Adelman first got into Bitcoin in 2013. He was crashing on couches in New York, and bumped into a guy who was obsessed with Bitcoin. The encounter turned into an all-night drinking session and conversation about Bitcoin.

"I'd always felt connected to people through the internet, but disconnected through money. For me, Bitcoin made 100% sense."

However, Adelman found that sharing his enthusiasm for Bitcoin by trying to educate his friends and family wasn't easy. It was rare to find people who were as excited about it as he was.

"It was just too hard for people to get into."

At the time, Adelman was building an e-commerce gateway called Cosmic, which enabled users to buy products from multiple retailers in one transaction. (Cosmic was later acquired by PopSugar in 2015 and then by Rakuten in 2017.) He tried onboarding Cosmic's merchant partners to Bitcoin, but most of them refused. They didn't have remittance networks set up, and their customers didn't want to pay with Bitcoin.  

"I realized then that Bitcoin wasn't going to be mass-adopted as a payments technology. It was going to serve as a longterm store of value."

Adelman took the time to study the cashback and rewards ecosystem, and concluded it would serve as an excellent way to distribute Bitcoin.

Screenshot of Lolli's website
Screenshot of Lolli's website

 

Bitcoin = superior savings technology?

I mention Bitcoin's volatility as a potential drawback of receiving a Bitcoin reward instead of a cash reward. Adelman says volatility can actually serve as a positive.

He explains that volatility actually attracts people to check in every day. On a traditional cashback app, if you earn five dollars. You don't check back in, because that five dollars is five dollars. With Bitcoin, however, they check in more often, which means they see more retailers and end up earning more Bitcoin.

"The great thing with Lolli is that you're not buying. You're earning through shopping that you'd do anyway."

Adelman also thinks that the deflationary nature of Bitcoin -- its maximum supply being set by its programming at 21 million -- means today's earnings and savings will have more buying power in the future.

I ask about Adelman's plan for more adoption. His answer is simple: more merchants. Lolli has recently secured a partnership with Shake Shack. Right now, Lolli is a US-only service, but Adelman says the goal is to go international. I ask where Lolli wants to go. Once again, the answer is beautifully simple: Where there's the most demand.

In response to my inquiry about regulatory challenges, Adelman says that since Lolli users don't buy Bitcoin from Lolli, the company is not considered a money transmitter.

 

Bitcoin optimist

I ask if Adelman considers himself a Bitcoin maximalist. He answers that he's a "Bitcoin optimist."

"I'm really curious about other cryptocurrencies, but I think Bitcoin has repeatedly proven its value to society. Whereas I think Ethereum still has a lot to prove. Solana has even more to prove." (laughs)
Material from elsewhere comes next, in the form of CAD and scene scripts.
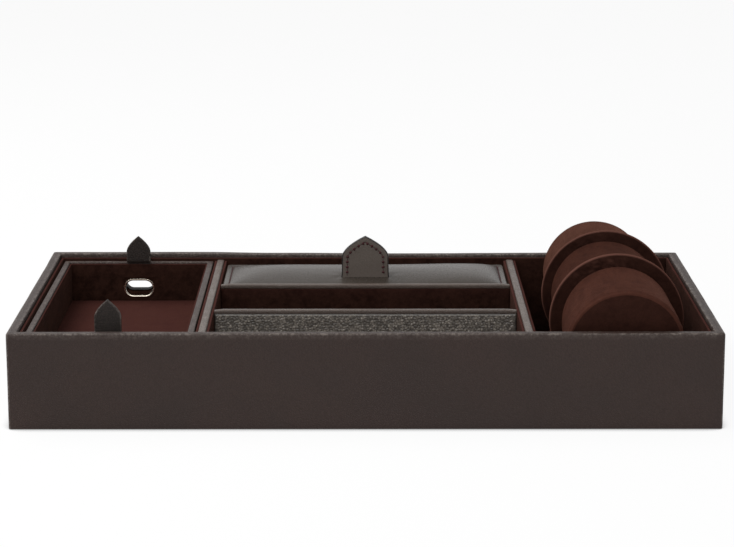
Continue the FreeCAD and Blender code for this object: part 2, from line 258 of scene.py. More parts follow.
# closed outline from (x, y, corner radius)
def roundedPath(corners, arcSteps=4, longest=None):
    path = []
    for i, (x, y, radius) in enumerate(corners):
        here = np.array((x, y), float)
        if radius <= 0:
            path.append(here)
            continue
        before = np.array(corners[i - 1][:2], float) - here
        after = np.array(corners[(i + 1) % len(corners)][:2], float) - here
        before /= np.linalg.norm(before)
        after /= np.linalg.norm(after)
        half = math.acos(np.clip(before @ after, -1, 1)) / 2
        middle = (before + after) / np.linalg.norm(before + after)
        centre = here + middle * radius / math.sin(half)
        first = here + before * radius / math.tan(half) - centre
        last = here + after * radius / math.tan(half) - centre
        sweep = math.pi - 2 * half
        for k in range(arcSteps + 1):
            t = k / arcSteps
            arm = (math.sin((1 - t) * sweep) * first + math.sin(t * sweep) * last) / math.sin(sweep)
            path.append(centre + arm)
    return np.array(divided(path, longest) if longest else path)


def divided(path, longest):
    fine = []
    for a, b in zip(path, path[1:] + path[:1]):
        steps = max(1, math.ceil(np.linalg.norm(b - a) / longest - 1e-6))
        fine += [a + (b - a) * k / steps for k in range(steps)]
    return fine


def gridFaces(rows, columns, closedRows=True, closedColumns=True, start=0):
    faces = []
    for i in range(rows if closedRows else rows - 1):
        for j in range(columns if closedColumns else columns - 1):
            a, b = i * columns + j, i * columns + (j + 1) % columns
            c, d = ((i + 1) % rows) * columns + (j + 1) % columns, ((i + 1) % rows) * columns + j
            faces.append(tuple(start + k for k in (a, b, c, d)))
    return faces


# faces of two open grids, one after the other
def twoSheets(rows, columns):
    faces = gridFaces(rows, columns, False, False)
    return faces + gridFaces(rows, columns, False, False, start=rows * columns)


# way round an open grid's border
def gridRim(rows, columns):
    rim = [i * columns for i in range(rows)] + [(rows - 1) * columns + j for j in range(1, columns)]
    return rim + [(i + 1) * columns - 1 for i in range(rows - 2, -1, -1)] + list(range(columns - 2, 0, -1))


# faces between two loops
def wallFaces(first, second):
    count = len(first)
    return [(first[k], first[(k + 1) % count], second[(k + 1) % count], second[k]) for k in range(count)]


# rings one after another, with both ends closed
def tube(rings):
    count, sides = len(rings), len(rings[0])
    faces = gridFaces(count, sides, closedRows=False)
    faces += [tuple(range(sides)), tuple(range((count - 1) * sides, count * sides))]
    return np.concatenate(rings), faces


def frameLoop(halfX, halfY, radius, counts, cornerSteps):
    loop = []
    corners = [(1, 1, 0), (-1, 1, 90), (-1, -1, 180), (1, -1, 270)]

    def onArc(sideX, sideY, turn):
        centre = np.array((sideX * (halfX - radius), sideY * (halfY - radius)))
        angle = math.radians(turn)
        return centre + radius * np.array((math.cos(angle), math.sin(angle)))

    for k, (sideX, sideY, turn) in enumerate(corners):
        loop += [onArc(sideX, sideY, turn + 90 * step / cornerSteps) for step in range(cornerSteps + 1)]
        start, target, number = loop[-1], onArc(*corners[(k + 1) % 4]), counts[k % 2]
        loop += [start + (target - start) * s / (number + 1) for s in range(1, number + 1)]
    return np.array(loop)


# ring of leather, profile (inset, height)
def leatherFrame(low, high, profile, look):
    middle, half = (low + high) / 2, (high - low) / 2
    counts = [int(2 * half[0] / look["step"]), int(2 * half[1] / look["step"])]
    steps = look["cornerSteps"]
    points, corner = [], []
    for inset, height in profile:
        radius = max(look["cornerRadius"] - inset, look["leastRadius"])
        loop = frameLoop(half[0] - inset, half[1] - inset, radius, counts, steps)
        points += [(middle[0] + x, middle[1] + y, height) for x, y in loop]
        run = [s == steps // 2 for s in range(steps + 1)]
        corner += (run + [False] * counts[0] + run + [False] * counts[1]) * 2
    points = np.array(points)
    fold = np.array(corner) & (points[:, 2] > high[2] - look["foldDepth"])
    points[fold, 2] -= look["crease"]
    return points, gridFaces(len(profile), len(points) // len(profile))


def softBox(low, high, radius, step):
    low, high = np.array(low, float), np.array(high, float)
    radius = min(radius, *((high - low) / 2.01))
    bends = radius * np.array((0, 0.3, 0.65, 1))
    lines = []
    for a, b in zip(low, high):
        flat = b - a - 2 * radius
        parts = max(1, round(flat / step))
        middle = [a + radius + flat * k / parts for k in range(1, parts)]
        lines.append(np.concatenate([a + bends, middle, b - bends[::-1]]))
    return roundedShell(lines, low, high, radius)


def roundedShell(lines, low, high, radius):
    names, points, faces = {}, [], []

    def at(key):
        if key not in names:
            names[key] = len(points)
            points.append([line[i] for line, i in zip(lines, key)])
        return names[key]

    last = [len(line) - 1 for line in lines]
    for axis in range(3):
        u, v = [a for a in range(3) if a != axis]
        for end in (0, last[axis]):
            for i in range(last[u]):
                for j in range(last[v]):
                    quad = []
                    for di, dj in ((0, 0), (1, 0), (1, 1), (0, 1)):
                        key = [0, 0, 0]
                        key[axis], key[u], key[v] = end, i + di, j + dj
                        quad.append(at(tuple(key)))
                    faces.append(tuple(quad))
    points = np.array(points)
    core = np.clip(points, low + radius, high - radius)
    out = points - core
    length = np.linalg.norm(out, axis=1, keepdims=True)
    return core + out / np.maximum(length, 1e-9) * radius, faces


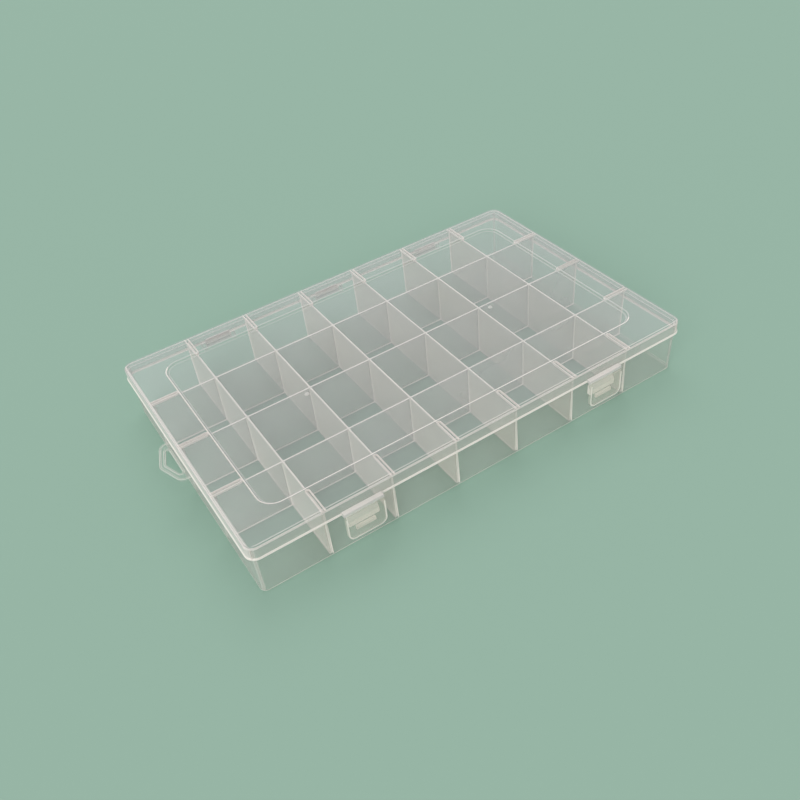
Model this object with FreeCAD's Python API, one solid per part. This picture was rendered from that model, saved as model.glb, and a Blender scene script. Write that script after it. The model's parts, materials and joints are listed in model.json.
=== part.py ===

Adelman points out that Bitcoin's volatility index has diminished drastically over time. It's now less volatile than many national currencies.

"For people in emerging markets with volatile national currencies who don't have access to the US dollar or gold, Bitcoin is their best currency."

Adelman thinks Bitcoin is one of the few things someone can truly own. Whether it be the house you buy or the money in your bank, you don't truly "own" it because you don't have total sovereignty over it.

"Very few things that you can truly own retain their value. Most physical items you can own decpreciate in value. Gold retain its value, but it's difficult to transfer and store. Try to have all your assets in gold. You need your own Fort Knox to protect it."

Adelman views Bitcoin as a better, more decentralized, version of gold.

 

What's wrong with crypto?

I ask for any critical perspectives regarding crypto. Adelman says too many projects don't think about the end consumer or user and how their projects could hurt those consumers. He points to the Terra/LUNA fiasco as an example.

"A lot of things look like Bitcoin on the surface and are marketed to be the next Bitcoin, but they fall short. And every time those projects fall short, they hurt people and their lives."

So, whose responsibility is to weed out those bad projects? Regulators? Or should we just let the market sort things out?

Adelman doesn't think regulators are the answer. While they may have good intentions, he thinks they often stifle innovation. Adelman thinks we'll eventually see more third-party researchers that will serve the role of watchdog and verifier, providing resources for the individual investor to determine the risks behind a particular project.  

"Unfortunately, it looks like we're approaching a global recession. I think people will be looking to save money in more places, so the timing for a tool like Lolli to exist couldn't be better."